Suppose a producer has the following values:

  • Pwf = 4,200 psi
  • TVD = 8,500 ft
  • Specific gravity = 0.88
  • Friction gradient = 35 psi/1000 ft
  • Tubing length = 8,500 ft
  • Additional choke loss = 150 psi

Then:

  • Hydrostatic loss = 0.433 x 0.88 x 8,500 = 3,236 psi (approx)
  • Friction loss = 35 x (8,500/1000) = 297.5 psi
  • FWHP = 4,200 – 3,236 – 297.5 – 150 = 516.5 psi

This result indicates the well is still flowing with moderate wellhead pressure margin. If line pressure rises, FWHP may fall toward unstable operating conditions unless choke strategy or lift conditions are adjusted.

7) Comparison Table: U.S. Industry Context and Pressure Relevant Benchmarks

Flowing pressure work happens in a very large operating environment. The following metrics from U.S. government sources provide context for scale, risk, and design practice.

Industry Metric Recent Value Operational Relevance to FWHP Source
U.S. crude oil production average (2023) About 12.9 million barrels per day Large production volumes increase need for disciplined pressure surveillance and optimization workflows. U.S. EIA (.gov)
U.S. marketed natural gas production (2023) About 125 billion cubic feet per day Gas rich systems are highly sensitive to pressure drop and backpressure management. U.S. EIA (.gov)
Class II oil and gas related injection wells in the U.S. Over 180,000 wells Pressure management is central across production and injection life cycle operations. U.S. EPA (.gov)
High pressure high temperature threshold (offshore regulatory context) 15,000 psi pressure criterion and 350 F temperature criterion Defines design and control expectations in extreme pressure environments. BSEE (.gov)

8) Common Mistakes and How to Avoid Them

  • Using outdated fluid properties: Recalculate density assumptions as water cut and gas fraction evolve.
  • Mixing measured depth and TVD: Hydrostatic must use vertical depth.
  • Ignoring friction changes with rate: Friction gradient is not constant across all rates in real multiphase flow.
  • Skipping validation: Always compare calculated and measured wellhead pressure after each update.
  • Not documenting assumptions: Undocumented assumptions reduce trust and slow troubleshooting.

9) Interpreting the Pressure Profile Chart

The chart generated by this page visualizes pressure as depth increases from surface to bottomhole. In a stable, simplified model, pressure rises with depth due to hydrostatic and friction contributions. If you increase fluid specific gravity, the slope becomes steeper. If you increase friction gradient, the curve also steepens but due to flow resistance rather than fluid weight. This visual helps teams quickly explain why two wells with similar Pwf can show different FWHP at the same depth class.

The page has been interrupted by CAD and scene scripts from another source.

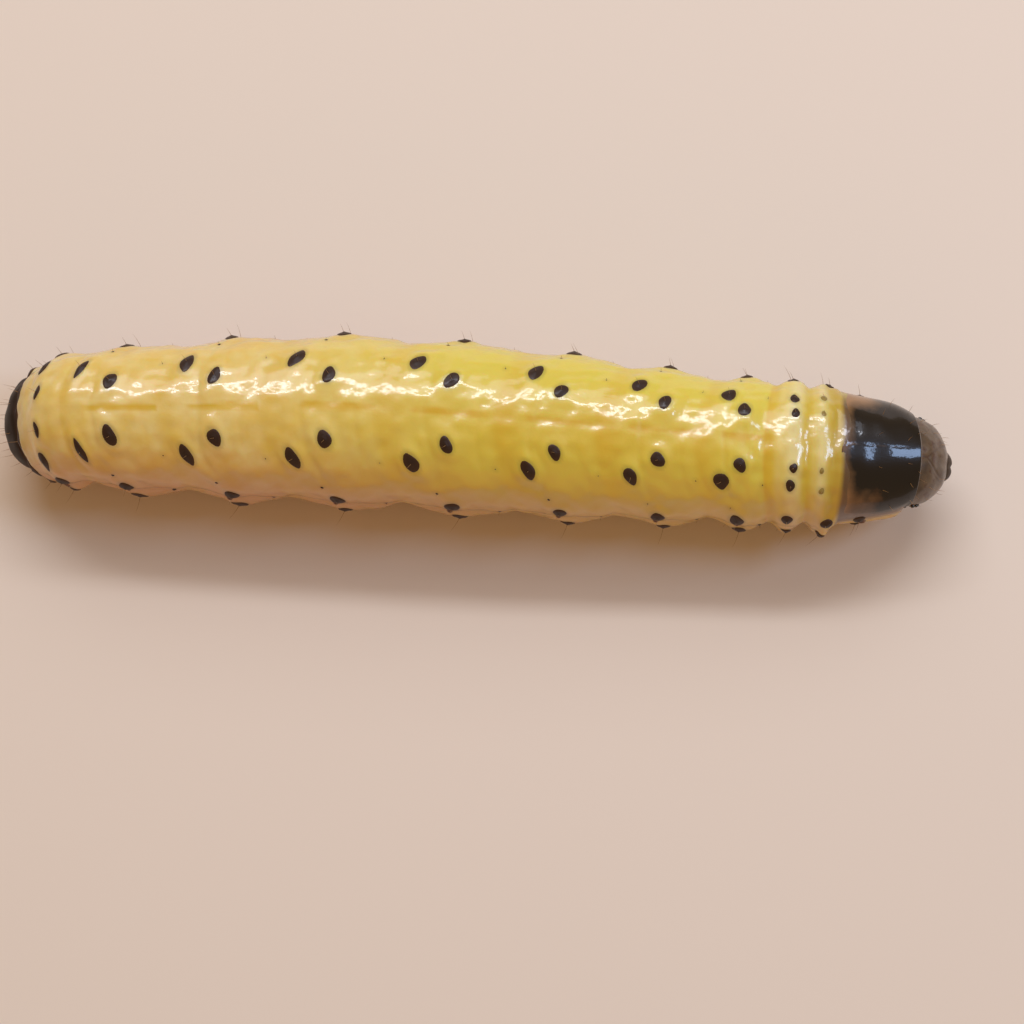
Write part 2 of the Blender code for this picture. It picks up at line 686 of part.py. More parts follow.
for index, segment in enumerate(SEGMENTS[1:], start=1):
    add_dots(index, segment)
for ring in rings.values():
    paint(ring, "skin")
for node in larva.objects:
    node.data.shade_smooth()
    node.data.set_sharp_from_angle(angle=math.radians(SHARP_FROM))
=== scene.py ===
import math
import random
from collections import namedtuple

import bmesh
import bpy
import numpy as np
from mathutils import Matrix, Vector


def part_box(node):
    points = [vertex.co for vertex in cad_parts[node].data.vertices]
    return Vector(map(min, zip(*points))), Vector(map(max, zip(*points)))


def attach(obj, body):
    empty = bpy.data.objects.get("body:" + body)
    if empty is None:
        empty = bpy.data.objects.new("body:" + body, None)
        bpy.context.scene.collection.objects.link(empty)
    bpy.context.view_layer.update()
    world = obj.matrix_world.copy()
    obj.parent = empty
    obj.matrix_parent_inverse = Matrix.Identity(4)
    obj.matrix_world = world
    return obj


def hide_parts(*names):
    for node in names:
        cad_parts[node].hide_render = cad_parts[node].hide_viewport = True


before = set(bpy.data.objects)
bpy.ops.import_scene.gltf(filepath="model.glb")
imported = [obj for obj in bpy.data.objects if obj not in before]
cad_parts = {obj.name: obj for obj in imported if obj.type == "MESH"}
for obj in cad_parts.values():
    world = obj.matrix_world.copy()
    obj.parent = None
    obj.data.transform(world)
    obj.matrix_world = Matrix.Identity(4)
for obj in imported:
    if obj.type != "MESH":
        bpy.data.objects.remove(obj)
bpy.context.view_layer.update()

# Body wall
# One soft skin covers the rings of chest and hind body and the ten prolegs. It is thin, moist yellow cuticle
# over fat, held tight by the body fluid, with a fold between rings. Lengths are in millimetres, s counts the
# ring boundaries from the tail, and an angle is counted from the back to the larva's left, in degrees.
MM = 0.001
LENGTH = 52.0
Ring = namedtuple("Ring", "x z pitch half_width half_height slant")
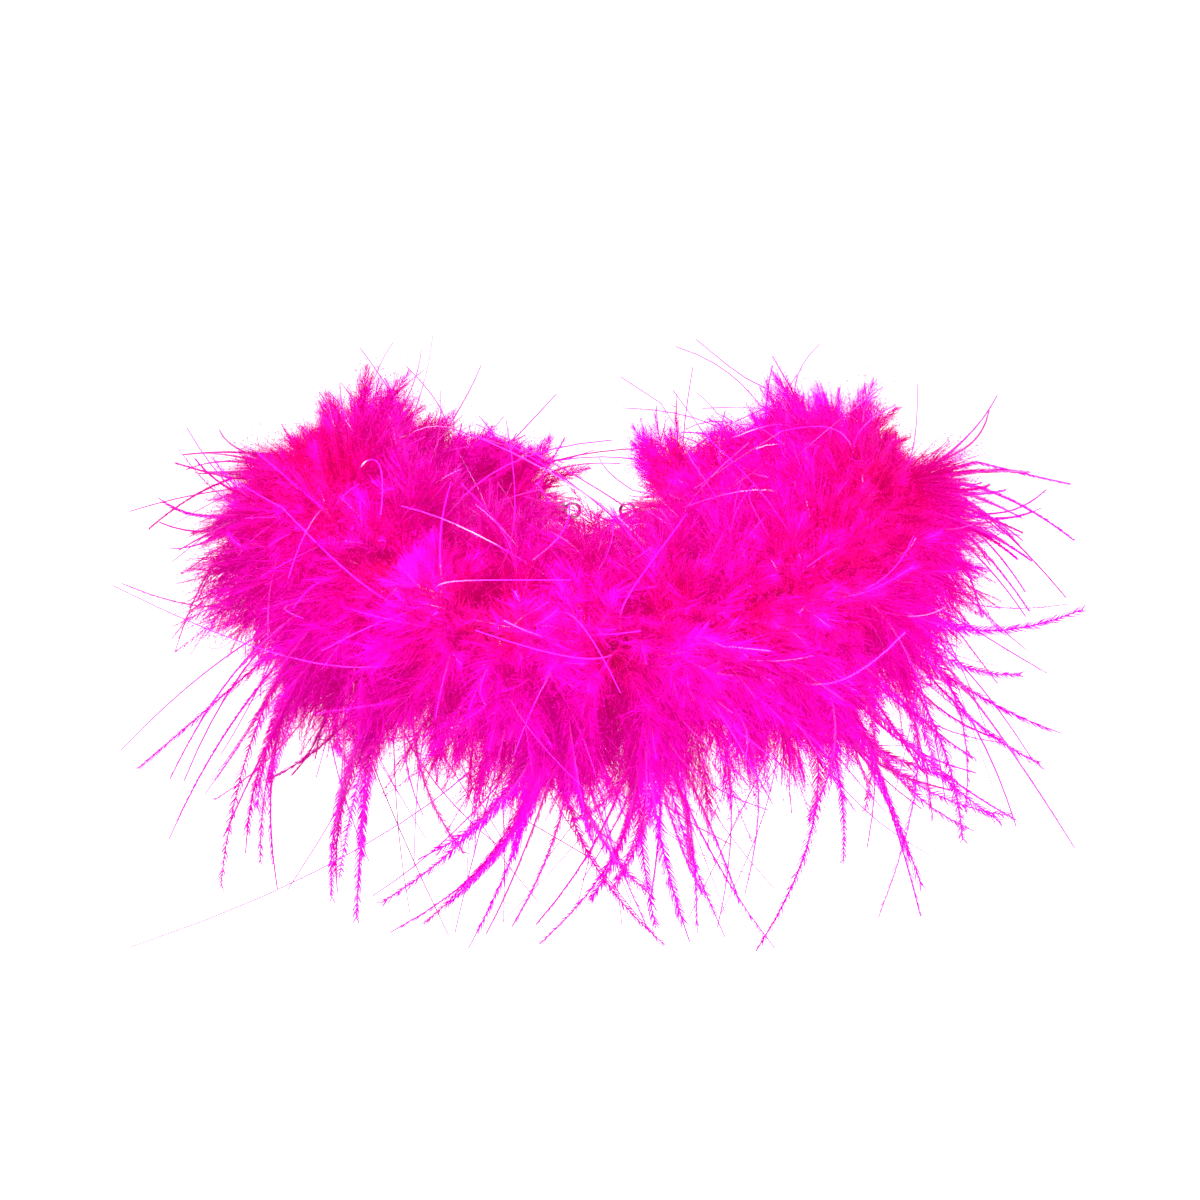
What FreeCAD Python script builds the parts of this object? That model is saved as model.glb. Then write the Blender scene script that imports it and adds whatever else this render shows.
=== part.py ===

10) Advanced Use Cases for Engineers

Once the baseline calculation is in place, teams can extend it into more advanced workflows:

  1. Run sensitivity cases for water cut increase scenarios.
  2. Compare predicted FWHP before and after scale inhibitor campaign.
  3. Estimate pressure impact of tubing changeout projects.
  4. Overlay measured test data and tune friction assumptions.
  5. Use in pre nodal screening before full multiphase simulation.

This approach reduces trial and error in production tuning and helps prioritize interventions by quantified pressure impact.

11) Safety, Compliance, and Operational Discipline

Pressure is a primary risk variable in every hydrocarbon facility. Reliable FWHP estimation supports safer operations by identifying abnormal trends early and informing correct set point decisions. It should be integrated into standard operating procedures, alarm rationalization logic, and shift reporting. In regulated environments, traceable pressure calculations also improve audit readiness and engineering accountability.

Important: This calculator is intended for engineering screening and educational use. For critical design, safety, or regulatory decisions, use validated field measurements, calibrated models, and your organization approved engineering standards.

12) Recommended Source References

When combined with disciplined field measurement and regular model updates, flowing wellhead pressure calculation is one of the highest value routines in production engineering. It links reservoir behavior, tubing hydraulics, and surface constraints into one actionable number. Use it frequently, validate it continuously, and build it into daily surveillance routines to improve production reliability and decision speed.